→ The records
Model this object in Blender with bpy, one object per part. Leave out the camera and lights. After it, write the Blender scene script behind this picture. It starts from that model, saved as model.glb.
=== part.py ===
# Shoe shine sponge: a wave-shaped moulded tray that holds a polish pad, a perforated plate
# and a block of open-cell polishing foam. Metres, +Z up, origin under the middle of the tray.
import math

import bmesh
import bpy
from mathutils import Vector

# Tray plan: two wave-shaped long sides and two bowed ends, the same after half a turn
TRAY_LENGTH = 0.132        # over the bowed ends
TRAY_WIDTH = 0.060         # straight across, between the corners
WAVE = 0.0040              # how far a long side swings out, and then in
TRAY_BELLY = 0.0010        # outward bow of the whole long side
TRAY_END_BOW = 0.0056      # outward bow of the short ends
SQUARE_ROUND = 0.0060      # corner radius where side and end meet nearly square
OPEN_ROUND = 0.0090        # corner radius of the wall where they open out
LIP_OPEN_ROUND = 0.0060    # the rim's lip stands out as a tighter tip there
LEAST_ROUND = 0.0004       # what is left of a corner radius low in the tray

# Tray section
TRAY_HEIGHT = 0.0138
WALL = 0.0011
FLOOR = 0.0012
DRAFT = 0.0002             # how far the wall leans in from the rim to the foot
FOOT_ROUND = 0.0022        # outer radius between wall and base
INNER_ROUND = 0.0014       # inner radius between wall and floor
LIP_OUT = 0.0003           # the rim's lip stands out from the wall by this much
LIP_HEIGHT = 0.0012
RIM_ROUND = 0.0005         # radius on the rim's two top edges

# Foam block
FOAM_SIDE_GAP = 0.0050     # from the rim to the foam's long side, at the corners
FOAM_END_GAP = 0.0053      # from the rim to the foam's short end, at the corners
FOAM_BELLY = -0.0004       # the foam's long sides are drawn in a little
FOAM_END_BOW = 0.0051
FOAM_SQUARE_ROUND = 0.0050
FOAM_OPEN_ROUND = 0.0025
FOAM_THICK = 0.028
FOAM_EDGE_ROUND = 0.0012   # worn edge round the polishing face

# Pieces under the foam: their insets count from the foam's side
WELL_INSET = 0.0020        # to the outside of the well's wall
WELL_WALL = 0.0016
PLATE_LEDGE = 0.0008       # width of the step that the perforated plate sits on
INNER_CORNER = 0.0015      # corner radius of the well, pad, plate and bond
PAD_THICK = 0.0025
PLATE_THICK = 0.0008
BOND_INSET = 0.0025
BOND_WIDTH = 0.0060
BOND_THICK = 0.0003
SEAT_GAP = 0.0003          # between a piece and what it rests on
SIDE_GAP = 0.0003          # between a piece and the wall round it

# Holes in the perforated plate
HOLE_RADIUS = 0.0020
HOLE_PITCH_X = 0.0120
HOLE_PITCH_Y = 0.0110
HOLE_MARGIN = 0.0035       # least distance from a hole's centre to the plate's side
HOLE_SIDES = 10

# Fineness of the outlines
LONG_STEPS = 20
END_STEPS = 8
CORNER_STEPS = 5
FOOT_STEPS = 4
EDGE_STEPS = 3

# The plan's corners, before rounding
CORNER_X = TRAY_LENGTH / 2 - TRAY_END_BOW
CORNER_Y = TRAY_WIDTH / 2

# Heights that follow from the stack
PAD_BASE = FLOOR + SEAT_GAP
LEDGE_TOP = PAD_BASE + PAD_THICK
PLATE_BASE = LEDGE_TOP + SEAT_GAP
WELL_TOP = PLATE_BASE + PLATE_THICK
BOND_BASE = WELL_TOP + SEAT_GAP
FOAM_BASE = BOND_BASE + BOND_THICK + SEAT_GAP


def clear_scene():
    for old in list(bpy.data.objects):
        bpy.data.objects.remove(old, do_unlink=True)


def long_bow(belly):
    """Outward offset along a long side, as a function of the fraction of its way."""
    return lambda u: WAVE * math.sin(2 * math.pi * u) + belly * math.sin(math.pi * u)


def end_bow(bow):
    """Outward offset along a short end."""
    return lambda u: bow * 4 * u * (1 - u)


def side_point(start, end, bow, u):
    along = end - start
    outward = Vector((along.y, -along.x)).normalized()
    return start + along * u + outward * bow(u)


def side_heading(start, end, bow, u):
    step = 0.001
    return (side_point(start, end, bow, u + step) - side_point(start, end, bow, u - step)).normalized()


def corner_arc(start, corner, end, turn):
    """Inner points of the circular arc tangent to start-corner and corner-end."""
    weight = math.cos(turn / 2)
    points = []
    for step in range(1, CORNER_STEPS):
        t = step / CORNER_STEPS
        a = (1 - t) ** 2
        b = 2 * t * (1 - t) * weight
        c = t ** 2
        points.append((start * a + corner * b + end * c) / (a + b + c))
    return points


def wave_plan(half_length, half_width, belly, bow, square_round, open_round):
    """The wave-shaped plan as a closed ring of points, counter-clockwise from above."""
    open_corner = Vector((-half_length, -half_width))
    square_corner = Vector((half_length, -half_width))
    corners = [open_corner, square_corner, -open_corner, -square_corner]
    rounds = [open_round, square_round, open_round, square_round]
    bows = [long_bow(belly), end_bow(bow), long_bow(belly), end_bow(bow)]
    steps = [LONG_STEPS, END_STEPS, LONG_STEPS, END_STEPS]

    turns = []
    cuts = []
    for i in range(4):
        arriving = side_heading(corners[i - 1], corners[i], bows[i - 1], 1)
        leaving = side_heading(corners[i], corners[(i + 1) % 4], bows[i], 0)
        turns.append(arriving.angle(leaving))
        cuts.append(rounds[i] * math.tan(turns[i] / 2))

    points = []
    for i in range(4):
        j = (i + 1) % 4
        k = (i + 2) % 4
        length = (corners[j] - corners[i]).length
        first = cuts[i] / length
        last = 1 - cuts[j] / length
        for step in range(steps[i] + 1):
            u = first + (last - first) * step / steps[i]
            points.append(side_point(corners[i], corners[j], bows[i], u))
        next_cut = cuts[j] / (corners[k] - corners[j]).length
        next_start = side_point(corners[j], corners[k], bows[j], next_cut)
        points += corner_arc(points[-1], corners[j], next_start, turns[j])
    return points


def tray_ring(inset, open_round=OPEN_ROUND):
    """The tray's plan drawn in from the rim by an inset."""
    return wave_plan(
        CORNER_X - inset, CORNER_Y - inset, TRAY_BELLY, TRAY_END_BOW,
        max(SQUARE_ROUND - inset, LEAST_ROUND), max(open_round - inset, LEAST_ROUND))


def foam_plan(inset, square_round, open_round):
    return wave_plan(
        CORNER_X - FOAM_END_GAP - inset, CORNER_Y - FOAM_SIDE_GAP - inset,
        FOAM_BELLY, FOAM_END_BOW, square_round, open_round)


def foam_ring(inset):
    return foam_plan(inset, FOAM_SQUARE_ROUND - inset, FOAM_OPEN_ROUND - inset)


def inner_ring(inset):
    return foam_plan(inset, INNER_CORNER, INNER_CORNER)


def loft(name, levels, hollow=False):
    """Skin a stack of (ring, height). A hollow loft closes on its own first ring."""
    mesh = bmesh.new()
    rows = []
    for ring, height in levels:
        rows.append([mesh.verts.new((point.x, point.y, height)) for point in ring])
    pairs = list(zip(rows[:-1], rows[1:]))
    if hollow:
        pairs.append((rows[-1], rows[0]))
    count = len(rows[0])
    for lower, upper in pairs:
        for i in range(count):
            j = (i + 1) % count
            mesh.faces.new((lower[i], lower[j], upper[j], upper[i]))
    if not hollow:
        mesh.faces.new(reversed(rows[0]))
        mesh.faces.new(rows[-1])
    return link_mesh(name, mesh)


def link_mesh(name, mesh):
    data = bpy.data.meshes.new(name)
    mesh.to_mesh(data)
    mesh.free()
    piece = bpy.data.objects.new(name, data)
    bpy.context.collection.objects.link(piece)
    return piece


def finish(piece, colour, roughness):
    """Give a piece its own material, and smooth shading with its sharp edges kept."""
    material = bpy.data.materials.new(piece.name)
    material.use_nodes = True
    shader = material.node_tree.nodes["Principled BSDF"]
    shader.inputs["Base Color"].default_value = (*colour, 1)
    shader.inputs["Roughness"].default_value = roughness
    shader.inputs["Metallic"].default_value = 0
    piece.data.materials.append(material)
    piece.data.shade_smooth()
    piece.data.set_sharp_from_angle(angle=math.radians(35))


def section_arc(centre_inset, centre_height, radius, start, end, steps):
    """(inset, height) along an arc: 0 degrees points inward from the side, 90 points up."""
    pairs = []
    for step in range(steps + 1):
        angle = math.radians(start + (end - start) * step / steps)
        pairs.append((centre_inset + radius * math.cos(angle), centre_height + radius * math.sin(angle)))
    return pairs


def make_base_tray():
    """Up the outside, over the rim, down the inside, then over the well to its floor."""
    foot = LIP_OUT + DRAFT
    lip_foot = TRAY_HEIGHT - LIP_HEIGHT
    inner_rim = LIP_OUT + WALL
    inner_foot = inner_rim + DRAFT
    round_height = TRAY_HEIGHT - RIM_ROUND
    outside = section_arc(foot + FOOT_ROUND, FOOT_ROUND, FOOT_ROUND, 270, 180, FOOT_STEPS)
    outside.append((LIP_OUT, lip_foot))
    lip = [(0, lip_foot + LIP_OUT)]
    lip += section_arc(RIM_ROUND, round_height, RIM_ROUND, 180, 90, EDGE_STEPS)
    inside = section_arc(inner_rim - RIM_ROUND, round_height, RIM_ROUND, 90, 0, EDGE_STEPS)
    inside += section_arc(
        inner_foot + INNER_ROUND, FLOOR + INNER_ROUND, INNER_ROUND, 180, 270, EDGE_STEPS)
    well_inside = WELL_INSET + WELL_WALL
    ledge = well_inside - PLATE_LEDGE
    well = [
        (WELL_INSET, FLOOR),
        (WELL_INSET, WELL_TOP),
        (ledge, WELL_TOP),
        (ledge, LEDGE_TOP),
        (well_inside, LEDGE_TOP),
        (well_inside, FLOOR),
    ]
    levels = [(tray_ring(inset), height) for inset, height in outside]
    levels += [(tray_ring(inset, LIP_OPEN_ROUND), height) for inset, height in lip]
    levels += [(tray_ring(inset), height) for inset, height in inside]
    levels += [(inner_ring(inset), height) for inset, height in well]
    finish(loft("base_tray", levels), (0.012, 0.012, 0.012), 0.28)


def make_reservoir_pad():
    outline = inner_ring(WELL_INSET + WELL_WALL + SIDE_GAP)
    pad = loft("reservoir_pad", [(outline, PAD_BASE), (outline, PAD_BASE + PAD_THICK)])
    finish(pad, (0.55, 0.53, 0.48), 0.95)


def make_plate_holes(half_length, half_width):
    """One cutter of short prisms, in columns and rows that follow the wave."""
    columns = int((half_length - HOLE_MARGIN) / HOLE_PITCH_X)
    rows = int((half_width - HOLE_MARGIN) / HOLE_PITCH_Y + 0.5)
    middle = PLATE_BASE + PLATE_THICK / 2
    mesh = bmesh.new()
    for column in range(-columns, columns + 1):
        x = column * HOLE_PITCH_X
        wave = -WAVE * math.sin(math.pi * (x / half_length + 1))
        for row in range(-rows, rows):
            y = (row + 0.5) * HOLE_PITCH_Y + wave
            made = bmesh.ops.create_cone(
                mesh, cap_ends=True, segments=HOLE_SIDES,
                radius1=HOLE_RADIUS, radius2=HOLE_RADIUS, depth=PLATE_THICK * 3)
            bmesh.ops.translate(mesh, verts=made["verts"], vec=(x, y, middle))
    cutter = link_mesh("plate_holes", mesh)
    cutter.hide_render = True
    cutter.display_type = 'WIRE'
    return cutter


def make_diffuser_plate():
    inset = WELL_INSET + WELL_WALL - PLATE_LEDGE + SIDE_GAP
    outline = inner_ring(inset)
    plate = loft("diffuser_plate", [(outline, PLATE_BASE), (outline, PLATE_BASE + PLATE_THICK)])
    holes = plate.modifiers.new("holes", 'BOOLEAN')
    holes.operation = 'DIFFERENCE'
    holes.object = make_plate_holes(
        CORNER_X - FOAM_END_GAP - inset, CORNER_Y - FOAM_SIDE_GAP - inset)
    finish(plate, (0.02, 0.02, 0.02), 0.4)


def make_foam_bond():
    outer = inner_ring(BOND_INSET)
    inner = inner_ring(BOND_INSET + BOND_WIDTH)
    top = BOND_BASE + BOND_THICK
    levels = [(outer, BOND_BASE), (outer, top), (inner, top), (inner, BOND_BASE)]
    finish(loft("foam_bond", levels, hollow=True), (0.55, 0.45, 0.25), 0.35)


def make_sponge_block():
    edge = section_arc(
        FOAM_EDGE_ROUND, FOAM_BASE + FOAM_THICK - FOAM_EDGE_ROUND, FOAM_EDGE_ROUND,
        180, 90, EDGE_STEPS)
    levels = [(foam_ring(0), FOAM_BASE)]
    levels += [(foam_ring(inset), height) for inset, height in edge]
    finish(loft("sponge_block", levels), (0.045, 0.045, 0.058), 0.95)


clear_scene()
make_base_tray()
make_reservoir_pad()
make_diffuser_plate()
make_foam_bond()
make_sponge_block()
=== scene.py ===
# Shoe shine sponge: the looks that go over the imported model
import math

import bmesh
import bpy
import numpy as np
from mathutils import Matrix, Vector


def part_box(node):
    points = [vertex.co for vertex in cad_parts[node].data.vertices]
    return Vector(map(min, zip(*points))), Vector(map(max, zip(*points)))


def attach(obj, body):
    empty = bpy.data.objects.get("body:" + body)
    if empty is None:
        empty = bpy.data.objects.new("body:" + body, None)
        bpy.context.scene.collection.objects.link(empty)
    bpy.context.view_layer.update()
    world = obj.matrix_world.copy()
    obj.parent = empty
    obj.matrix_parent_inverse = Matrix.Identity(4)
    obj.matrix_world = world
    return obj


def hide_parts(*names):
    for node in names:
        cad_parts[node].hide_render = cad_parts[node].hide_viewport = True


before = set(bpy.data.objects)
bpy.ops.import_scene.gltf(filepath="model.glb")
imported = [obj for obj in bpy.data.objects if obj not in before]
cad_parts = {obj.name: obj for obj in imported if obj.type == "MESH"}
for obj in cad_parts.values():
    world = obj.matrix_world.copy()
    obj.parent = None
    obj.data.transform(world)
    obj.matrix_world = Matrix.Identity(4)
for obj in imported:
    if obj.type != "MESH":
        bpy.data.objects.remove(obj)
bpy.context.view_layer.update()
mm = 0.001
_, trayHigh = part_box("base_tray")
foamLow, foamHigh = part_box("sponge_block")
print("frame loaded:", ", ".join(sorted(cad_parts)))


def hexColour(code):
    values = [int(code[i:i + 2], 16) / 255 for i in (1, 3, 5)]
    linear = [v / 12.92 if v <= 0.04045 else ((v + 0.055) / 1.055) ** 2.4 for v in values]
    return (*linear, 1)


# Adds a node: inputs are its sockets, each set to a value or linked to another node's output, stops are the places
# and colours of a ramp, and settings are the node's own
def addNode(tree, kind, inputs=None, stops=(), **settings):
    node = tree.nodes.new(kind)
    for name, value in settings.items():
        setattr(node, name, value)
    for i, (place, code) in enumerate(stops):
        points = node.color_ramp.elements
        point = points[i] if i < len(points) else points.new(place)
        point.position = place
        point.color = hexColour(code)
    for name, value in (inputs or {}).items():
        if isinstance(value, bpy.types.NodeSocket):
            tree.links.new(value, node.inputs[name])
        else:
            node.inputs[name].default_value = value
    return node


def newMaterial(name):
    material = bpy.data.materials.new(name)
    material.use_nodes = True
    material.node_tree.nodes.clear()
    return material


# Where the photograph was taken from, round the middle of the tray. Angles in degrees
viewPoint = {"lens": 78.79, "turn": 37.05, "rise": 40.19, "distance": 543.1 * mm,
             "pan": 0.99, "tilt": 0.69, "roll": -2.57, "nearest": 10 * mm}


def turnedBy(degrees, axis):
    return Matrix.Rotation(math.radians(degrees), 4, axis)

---

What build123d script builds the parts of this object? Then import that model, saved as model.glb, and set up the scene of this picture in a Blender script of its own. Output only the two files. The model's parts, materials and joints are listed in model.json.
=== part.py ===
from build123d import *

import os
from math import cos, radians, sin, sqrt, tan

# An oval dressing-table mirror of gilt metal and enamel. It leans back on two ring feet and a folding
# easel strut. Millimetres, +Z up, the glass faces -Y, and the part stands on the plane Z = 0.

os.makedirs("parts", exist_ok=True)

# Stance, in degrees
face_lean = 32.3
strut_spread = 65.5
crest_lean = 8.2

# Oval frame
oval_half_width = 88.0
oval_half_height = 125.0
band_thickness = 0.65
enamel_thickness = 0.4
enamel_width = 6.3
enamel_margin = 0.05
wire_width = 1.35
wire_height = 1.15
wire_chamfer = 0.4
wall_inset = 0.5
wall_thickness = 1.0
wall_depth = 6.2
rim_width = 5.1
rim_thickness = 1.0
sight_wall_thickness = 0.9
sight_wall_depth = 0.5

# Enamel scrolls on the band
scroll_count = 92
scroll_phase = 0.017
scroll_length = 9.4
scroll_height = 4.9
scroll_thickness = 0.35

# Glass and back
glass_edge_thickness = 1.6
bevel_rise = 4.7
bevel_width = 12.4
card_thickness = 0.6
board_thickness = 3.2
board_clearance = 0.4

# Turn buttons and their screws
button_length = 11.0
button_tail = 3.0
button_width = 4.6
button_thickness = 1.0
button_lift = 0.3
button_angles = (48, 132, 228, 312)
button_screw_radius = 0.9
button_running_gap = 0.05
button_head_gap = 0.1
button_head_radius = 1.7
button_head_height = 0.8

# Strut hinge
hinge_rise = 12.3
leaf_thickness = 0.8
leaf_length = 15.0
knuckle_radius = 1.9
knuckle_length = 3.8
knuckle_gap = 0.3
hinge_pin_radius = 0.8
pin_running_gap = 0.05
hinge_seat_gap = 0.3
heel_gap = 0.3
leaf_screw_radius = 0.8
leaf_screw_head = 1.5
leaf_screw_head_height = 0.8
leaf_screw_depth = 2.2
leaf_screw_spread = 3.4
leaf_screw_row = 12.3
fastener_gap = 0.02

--

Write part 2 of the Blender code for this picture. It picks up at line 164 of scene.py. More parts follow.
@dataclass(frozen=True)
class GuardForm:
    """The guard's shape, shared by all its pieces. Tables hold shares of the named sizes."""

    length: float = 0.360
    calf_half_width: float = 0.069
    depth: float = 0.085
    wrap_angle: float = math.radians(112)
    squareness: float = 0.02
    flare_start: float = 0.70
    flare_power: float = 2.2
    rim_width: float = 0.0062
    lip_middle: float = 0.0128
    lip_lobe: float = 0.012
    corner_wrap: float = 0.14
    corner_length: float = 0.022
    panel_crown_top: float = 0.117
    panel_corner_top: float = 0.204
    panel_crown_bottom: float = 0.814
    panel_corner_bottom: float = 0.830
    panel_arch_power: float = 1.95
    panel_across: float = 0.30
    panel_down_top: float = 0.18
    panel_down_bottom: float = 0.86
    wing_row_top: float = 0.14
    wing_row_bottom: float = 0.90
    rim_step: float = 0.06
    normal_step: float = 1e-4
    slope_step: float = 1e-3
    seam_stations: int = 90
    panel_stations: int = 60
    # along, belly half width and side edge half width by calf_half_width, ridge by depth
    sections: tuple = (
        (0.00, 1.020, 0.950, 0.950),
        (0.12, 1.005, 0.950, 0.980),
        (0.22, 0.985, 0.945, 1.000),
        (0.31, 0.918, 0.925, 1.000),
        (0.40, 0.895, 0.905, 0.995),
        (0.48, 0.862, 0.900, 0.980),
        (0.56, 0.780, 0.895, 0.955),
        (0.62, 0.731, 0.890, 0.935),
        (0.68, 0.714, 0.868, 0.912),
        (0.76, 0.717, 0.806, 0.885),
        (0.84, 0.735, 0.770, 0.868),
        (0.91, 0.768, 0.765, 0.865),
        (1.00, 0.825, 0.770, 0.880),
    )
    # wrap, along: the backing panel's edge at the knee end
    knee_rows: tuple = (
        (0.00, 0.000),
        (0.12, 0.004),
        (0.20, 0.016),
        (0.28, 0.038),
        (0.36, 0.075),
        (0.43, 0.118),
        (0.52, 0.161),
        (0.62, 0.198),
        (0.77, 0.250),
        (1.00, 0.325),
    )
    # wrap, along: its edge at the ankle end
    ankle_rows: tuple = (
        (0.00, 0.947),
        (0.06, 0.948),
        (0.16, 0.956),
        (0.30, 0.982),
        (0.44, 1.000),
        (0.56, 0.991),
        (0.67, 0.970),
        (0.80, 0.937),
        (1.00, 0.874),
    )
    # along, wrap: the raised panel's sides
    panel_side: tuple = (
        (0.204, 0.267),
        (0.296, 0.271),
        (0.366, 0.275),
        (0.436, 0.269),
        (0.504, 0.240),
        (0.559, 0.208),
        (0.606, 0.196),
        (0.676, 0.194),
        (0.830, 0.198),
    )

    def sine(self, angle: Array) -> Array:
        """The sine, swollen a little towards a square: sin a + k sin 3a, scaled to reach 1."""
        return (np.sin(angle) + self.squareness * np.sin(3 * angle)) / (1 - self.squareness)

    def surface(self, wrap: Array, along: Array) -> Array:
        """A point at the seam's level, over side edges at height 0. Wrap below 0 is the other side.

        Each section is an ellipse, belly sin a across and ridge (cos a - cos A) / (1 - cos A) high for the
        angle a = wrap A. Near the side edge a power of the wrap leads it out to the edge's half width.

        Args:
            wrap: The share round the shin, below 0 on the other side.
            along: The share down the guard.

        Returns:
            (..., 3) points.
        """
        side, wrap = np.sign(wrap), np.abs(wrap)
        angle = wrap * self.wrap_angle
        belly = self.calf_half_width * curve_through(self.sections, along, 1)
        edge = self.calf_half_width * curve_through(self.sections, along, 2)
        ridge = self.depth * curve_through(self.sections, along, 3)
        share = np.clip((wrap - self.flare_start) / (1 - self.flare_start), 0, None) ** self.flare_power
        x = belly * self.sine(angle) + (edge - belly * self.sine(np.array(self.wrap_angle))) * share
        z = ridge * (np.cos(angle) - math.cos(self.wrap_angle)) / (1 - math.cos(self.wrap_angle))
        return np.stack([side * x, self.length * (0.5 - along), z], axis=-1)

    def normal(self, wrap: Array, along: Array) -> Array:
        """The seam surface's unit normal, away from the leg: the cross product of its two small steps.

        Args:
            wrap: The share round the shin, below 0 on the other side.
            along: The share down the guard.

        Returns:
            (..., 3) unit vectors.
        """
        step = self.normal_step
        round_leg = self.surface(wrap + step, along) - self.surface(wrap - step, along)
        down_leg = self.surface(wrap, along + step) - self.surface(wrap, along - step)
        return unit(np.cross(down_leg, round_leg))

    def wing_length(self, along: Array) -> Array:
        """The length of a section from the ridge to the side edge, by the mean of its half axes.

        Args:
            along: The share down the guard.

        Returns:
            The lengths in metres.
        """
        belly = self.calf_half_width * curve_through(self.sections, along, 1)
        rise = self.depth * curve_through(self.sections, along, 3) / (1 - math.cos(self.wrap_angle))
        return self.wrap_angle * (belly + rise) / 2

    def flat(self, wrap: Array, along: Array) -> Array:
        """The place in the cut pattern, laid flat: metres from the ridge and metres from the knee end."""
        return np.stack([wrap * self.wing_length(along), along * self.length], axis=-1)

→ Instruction
Working from the data above, extract solely the lines from the one containing "Model this object" through the one containing "from mathutils import Vector", exactly as they appear, both included.

→ Exercise output
Model this object in Blender with bpy, one object per part. Leave out the camera and lights. After it, write the Blender scene script behind this picture. It starts from that model, saved as model.glb.
=== part.py ===
# Shoe shine sponge: a wave-shaped moulded tray that holds a polish pad, a perforated plate
# and a block of open-cell polishing foam. Metres, +Z up, origin under the middle of the tray.
import math

import bmesh
import bpy
from mathutils import Vector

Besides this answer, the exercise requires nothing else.